Objective
Reproduce the complete listing without any deviation.

Provided data
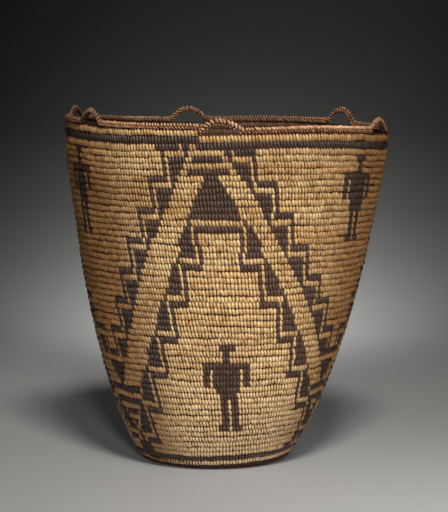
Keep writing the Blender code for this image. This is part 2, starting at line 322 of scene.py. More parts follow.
def addNode(tree, kind, settings=None, out=0, **values):
    # any node from its type, its settings, and its inputs, each by name or by number as in0
    node = tree.nodes.new("ShaderNode" + kind)
    for key, value in (settings or {}).items():
        if key == "stops":
            setStops(node.color_ramp, value)
        else:
            setattr(node, key, value)
    for key, value in values.items():
        place = int(key[2:]) if key.startswith("in") else key.replace("_", " ")
        if isinstance(value, Field):
            tree.links.new(value.socket, node.inputs[place])
        elif value is not None:
            node.inputs[place].default_value = value
    return Field(tree, node.outputs[out])


def setStops(ramp, stops):
    # shares and colours of a ramp, joined by one smooth curve
    ramp.interpolation = "B_SPLINE"
    for number, (share, colour) in enumerate(stops):
        stop = ramp.elements[number] if number < 2 else ramp.elements.new(share)
        stop.position = share
        stop.color = colour


class Finish:
    # a material and what its pattern is made of

    def __init__(self, name, **shader):
        self.material = bpy.data.materials.new(name)
        self.material.use_nodes = True
        self.tree = self.material.node_tree
        self.shader = self.tree.nodes["Principled BSDF"]
        for socket, value in shader.items():
            self.shader.inputs[socket.replace("_", " ")].default_value = value

    def node(self, kind, settings=None, out=0, **values):
        return addNode(self.tree, kind, settings, out, **values)

    def mix(self, share, first, second, blend="MIX"):
        # colour from first to second by the share
        settings = {"data_type": "RGBA", "blend_type": blend}
        return self.node("Mix", settings, out=2, in0=share, in6=first, in7=second)

    def smooth(self, value, low, high):
        # 0 below low and 1 above high, with a soft start and end
        return self.node("MapRange", {"interpolation_type": "SMOOTHSTEP"}, in0=value, in1=low, in2=high)

    def noise(self, place, scale=1.0, detail=2.0):
        return self.node("TexNoise", Vector=place, Scale=scale, Detail=detail)

    def place(self, x=1.0, y=1.0, z=1.0):
        # the object's own coordinates, stretched along each axis
        coords = self.node("TexCoord", out=3)
        return self.node("Mapping", in0=coords, in3=(x, y, z))

    def axes(self):
        # across, back and up, in metres
        return self.node("SeparateXYZ", in0=self.place()).siblings()

    def stitch(self):
        # a stitch's own tone, how far into its groove a place lies, and a second chance value
        attribute = self.node("Attribute", {"attribute_name": "strip"})
        return self.node("SeparateColor", Color=attribute).siblings()

    def link(self, socket, field):
        self.tree.links.new(field.socket, self.shader.inputs[socket])

    def bump(self, height, strength):
        self.link("Normal", self.node("Bump", Height=height, Strength=strength, Distance=fibreDepth))


def rgb(red, green, blue):
    return (red, green, blue, 1.0)


# Materials

fibreDepth = 0.0004                          # of the fibres' bump, in metres
# where the painted shade falls: the basket's axis and width for the strips' flanks, and the sides and back for
# the roots
shadeReach = {
    "middle": 0.017, "spread": 0.25, "atFloor": 0.070,       # the basket's axis and its half width by height
    "loopMiddle": 0.025, "loopSides": (0.10, 0.15), "loopBack": (0.0, 0.1),
}


def flankShare(x, height):
    # how far out to its side a place lies, squared: 0 in the middle and about 1 at the outline
    across = x - shadeReach["middle"]
    return across * across / ((shadeReach["spread"] * height + shadeReach["atFloor"]) ** 2.0)


tanFinish = {
    "cream": rgb(0.72, 0.50, 0.240), "gold": rgb(0.46, 0.255, 0.083), "amber": rgb(0.34, 0.155, 0.050),
    # the groove colour is painted shade where a stitch turns in, and also the colour of the dark specks
    "groove": rgb(0.054, 0.018, 0.003), "stain": rgb(0.20, 0.10, 0.042),
    "pale": rgb(0.86, 0.68, 0.44),         # mixed in low down: paler towards the floor
    "handled": rgb(0.48, 0.37, 0.27),      # what the flanks are multiplied by: painted shade towards the outline at both sides
    "specular": 0.22, "gloss": 0.45, "coatRoughness": 0.28,
    "fibres": (900, 900, 120), "bands": (9, 9, 46),          # scales of the pattern along each axis
    "patches": 14.0, "specks": 420.0,
    "creamByStitch": 0.75, "creamByBand": 1.7, "creamLess": 0.68,
    "amberStitches": 0.7, "amberLow": 0.15, "amberHigh": 0.4,
    "stainShare": 0.35, "speckShare": 0.55, "paleShare": 0.30, "grooveShadePower": 1.9,
}


def makeTan():
    # cream to gold by stitch and by band, some stitches and patches amber, paler near the floor, painted shade
    # that darkens the flanks towards the outline, and painted shade in the grooves: the groove's colour by
    # cavity^1.9
    values = tanFinish
    finish = Finish(
        "tanStrip", Specular_IOR_Level=values["specular"], Coat_Roughness=values["coatRoughness"])
    tone, cavity, chance = finish.stitch()
    x, _, height = finish.axes()
    fibre = finish.noise(finish.place(*values["fibres"]), detail=3.0)
    patch = finish.noise(finish.place(), values["patches"], detail=3.0)
    band = finish.noise(finish.place(*values["bands"]))
    speck = finish.noise(finish.place(), values["specks"])
    cream = values["creamByStitch"] * tone + values["creamByBand"] * band - values["creamLess"]
    amber = patch.between(0.48, 0.72) * (values["amberLow"] + values["amberHigh"] * height.between(0.05, 0.2))
    flank = finish.smooth(flankShare(x, height) + 0.4 * patch - 0.2, 0.12, 0.95)
    colour = finish.mix(cream.clip(), values["gold"], values["cream"])
    colour = finish.mix(chance.between(0.72, 1.0) * values["amberStitches"], colour, values["amber"])
    colour = finish.mix(amber, colour, values["amber"])
    colour = finish.mix(fibre.between(0.35, 0.75) * values["stainShare"], colour, values["stain"])
    colour = finish.mix(speck.between(0.64, 0.76) * values["speckShare"], colour, values["groove"])
    colour = finish.mix((1.0 - height.between(0.0, 0.16)) * values["paleShare"], colour, values["pale"])
    # painted shade: the flanks are multiplied darker towards the outline
    colour = finish.mix(flank, colour, values["handled"], "MULTIPLY")
    # painted shade in the grooves, by cavity
    colour = finish.mix(cavity ** values["grooveShadePower"], colour, values["groove"])
    finish.link("Base Color", colour)
    finish.link("Roughness", 0.40 + 0.3 * fibre)
    finish.link("Coat Weight", (1.0 - cavity) ** 2.0 * values["gloss"])
    finish.bump(fibre + 0.4 * speck, 0.35)
    return finish.material


darkFinish = {
    "brown": rgb(0.084, 0.042, 0.026), "purple": rgb(0.140, 0.080, 0.056), "black": rgb(0.030, 0.017, 0.012),
    # the groove colour is painted shade between the stitches; the flanks are multiplied by painted shade
    "groove": rgb(0.014, 0.005, 0.002), "handled": rgb(0.45, 0.45, 0.45),
    "specular": 0.24, "gloss": 0.45, "coatRoughness": 0.30,
    "fibres": (900, 900, 120), "zones": (14, 14, 30),
    "brownByStitch": 0.6, "brownByZone": 1.8, "brownLess": 0.65,
    "ringLess": 0.45, "ringHeights": (0.29, 0.31),           # the top ring is blacker than the rest
    "purpleShare": 0.7, "grooveShadePower": 1.4,
}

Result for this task
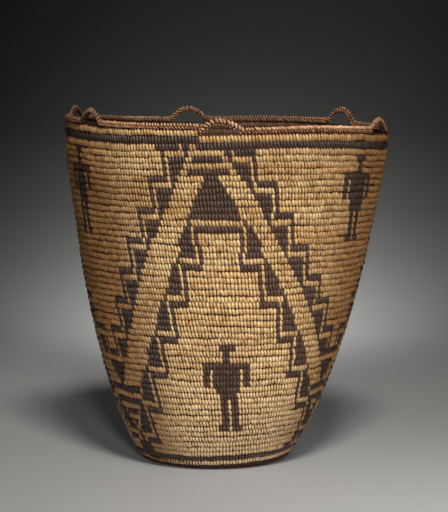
Keep writing the Blender code for this image. This is part 2, starting at line 322 of scene.py. More parts follow.
def addNode(tree, kind, settings=None, out=0, **values):
    # any node from its type, its settings, and its inputs, each by name or by number as in0
    node = tree.nodes.new("ShaderNode" + kind)
    for key, value in (settings or {}).items():
        if key == "stops":
            setStops(node.color_ramp, value)
        else:
            setattr(node, key, value)
    for key, value in values.items():
        place = int(key[2:]) if key.startswith("in") else key.replace("_", " ")
        if isinstance(value, Field):
            tree.links.new(value.socket, node.inputs[place])
        elif value is not None:
            node.inputs[place].default_value = value
    return Field(tree, node.outputs[out])


def setStops(ramp, stops):
    # shares and colours of a ramp, joined by one smooth curve
    ramp.interpolation = "B_SPLINE"
    for number, (share, colour) in enumerate(stops):
        stop = ramp.elements[number] if number < 2 else ramp.elements.new(share)
        stop.position = share
        stop.color = colour


class Finish:
    # a material and what its pattern is made of

    def __init__(self, name, **shader):
        self.material = bpy.data.materials.new(name)
        self.material.use_nodes = True
        self.tree = self.material.node_tree
        self.shader = self.tree.nodes["Principled BSDF"]
        for socket, value in shader.items():
            self.shader.inputs[socket.replace("_", " ")].default_value = value

    def node(self, kind, settings=None, out=0, **values):
        return addNode(self.tree, kind, settings, out, **values)

    def mix(self, share, first, second, blend="MIX"):
        # colour from first to second by the share
        settings = {"data_type": "RGBA", "blend_type": blend}
        return self.node("Mix", settings, out=2, in0=share, in6=first, in7=second)

    def smooth(self, value, low, high):
        # 0 below low and 1 above high, with a soft start and end
        return self.node("MapRange", {"interpolation_type": "SMOOTHSTEP"}, in0=value, in1=low, in2=high)

    def noise(self, place, scale=1.0, detail=2.0):
        return self.node("TexNoise", Vector=place, Scale=scale, Detail=detail)

    def place(self, x=1.0, y=1.0, z=1.0):
        # the object's own coordinates, stretched along each axis
        coords = self.node("TexCoord", out=3)
        return self.node("Mapping", in0=coords, in3=(x, y, z))

    def axes(self):
        # across, back and up, in metres
        return self.node("SeparateXYZ", in0=self.place()).siblings()

    def stitch(self):
        # a stitch's own tone, how far into its groove a place lies, and a second chance value
        attribute = self.node("Attribute", {"attribute_name": "strip"})
        return self.node("SeparateColor", Color=attribute).siblings()

    def link(self, socket, field):
        self.tree.links.new(field.socket, self.shader.inputs[socket])

    def bump(self, height, strength):
        self.link("Normal", self.node("Bump", Height=height, Strength=strength, Distance=fibreDepth))


def rgb(red, green, blue):
    return (red, green, blue, 1.0)


# Materials

fibreDepth = 0.0004                          # of the fibres' bump, in metres
# where the painted shade falls: the basket's axis and width for the strips' flanks, and the sides and back for
# the roots
shadeReach = {
    "middle": 0.017, "spread": 0.25, "atFloor": 0.070,       # the basket's axis and its half width by height
    "loopMiddle": 0.025, "loopSides": (0.10, 0.15), "loopBack": (0.0, 0.1),
}


def flankShare(x, height):
    # how far out to its side a place lies, squared: 0 in the middle and about 1 at the outline
    across = x - shadeReach["middle"]
    return across * across / ((shadeReach["spread"] * height + shadeReach["atFloor"]) ** 2.0)


tanFinish = {
    "cream": rgb(0.72, 0.50, 0.240), "gold": rgb(0.46, 0.255, 0.083), "amber": rgb(0.34, 0.155, 0.050),
    # the groove colour is painted shade where a stitch turns in, and also the colour of the dark specks
    "groove": rgb(0.054, 0.018, 0.003), "stain": rgb(0.20, 0.10, 0.042),
    "pale": rgb(0.86, 0.68, 0.44),         # mixed in low down: paler towards the floor
    "handled": rgb(0.48, 0.37, 0.27),      # what the flanks are multiplied by: painted shade towards the outline at both sides
    "specular": 0.22, "gloss": 0.45, "coatRoughness": 0.28,
    "fibres": (900, 900, 120), "bands": (9, 9, 46),          # scales of the pattern along each axis
    "patches": 14.0, "specks": 420.0,
    "creamByStitch": 0.75, "creamByBand": 1.7, "creamLess": 0.68,
    "amberStitches": 0.7, "amberLow": 0.15, "amberHigh": 0.4,
    "stainShare": 0.35, "speckShare": 0.55, "paleShare": 0.30, "grooveShadePower": 1.9,
}


def makeTan():
    # cream to gold by stitch and by band, some stitches and patches amber, paler near the floor, painted shade
    # that darkens the flanks towards the outline, and painted shade in the grooves: the groove's colour by
    # cavity^1.9
    values = tanFinish
    finish = Finish(
        "tanStrip", Specular_IOR_Level=values["specular"], Coat_Roughness=values["coatRoughness"])
    tone, cavity, chance = finish.stitch()
    x, _, height = finish.axes()
    fibre = finish.noise(finish.place(*values["fibres"]), detail=3.0)
    patch = finish.noise(finish.place(), values["patches"], detail=3.0)
    band = finish.noise(finish.place(*values["bands"]))
    speck = finish.noise(finish.place(), values["specks"])
    cream = values["creamByStitch"] * tone + values["creamByBand"] * band - values["creamLess"]
    amber = patch.between(0.48, 0.72) * (values["amberLow"] + values["amberHigh"] * height.between(0.05, 0.2))
    flank = finish.smooth(flankShare(x, height) + 0.4 * patch - 0.2, 0.12, 0.95)
    colour = finish.mix(cream.clip(), values["gold"], values["cream"])
    colour = finish.mix(chance.between(0.72, 1.0) * values["amberStitches"], colour, values["amber"])
    colour = finish.mix(amber, colour, values["amber"])
    colour = finish.mix(fibre.between(0.35, 0.75) * values["stainShare"], colour, values["stain"])
    colour = finish.mix(speck.between(0.64, 0.76) * values["speckShare"], colour, values["groove"])
    colour = finish.mix((1.0 - height.between(0.0, 0.16)) * values["paleShare"], colour, values["pale"])
    # painted shade: the flanks are multiplied darker towards the outline
    colour = finish.mix(flank, colour, values["handled"], "MULTIPLY")
    # painted shade in the grooves, by cavity
    colour = finish.mix(cavity ** values["grooveShadePower"], colour, values["groove"])
    finish.link("Base Color", colour)
    finish.link("Roughness", 0.40 + 0.3 * fibre)
    finish.link("Coat Weight", (1.0 - cavity) ** 2.0 * values["gloss"])
    finish.bump(fibre + 0.4 * speck, 0.35)
    return finish.material


darkFinish = {
    "brown": rgb(0.084, 0.042, 0.026), "purple": rgb(0.140, 0.080, 0.056), "black": rgb(0.030, 0.017, 0.012),
    # the groove colour is painted shade between the stitches; the flanks are multiplied by painted shade
    "groove": rgb(0.014, 0.005, 0.002), "handled": rgb(0.45, 0.45, 0.45),
    "specular": 0.24, "gloss": 0.45, "coatRoughness": 0.30,
    "fibres": (900, 900, 120), "zones": (14, 14, 30),
    "brownByStitch": 0.6, "brownByZone": 1.8, "brownLess": 0.65,
    "ringLess": 0.45, "ringHeights": (0.29, 0.31),           # the top ring is blacker than the rest
    "purpleShare": 0.7, "grooveShadePower": 1.4,
}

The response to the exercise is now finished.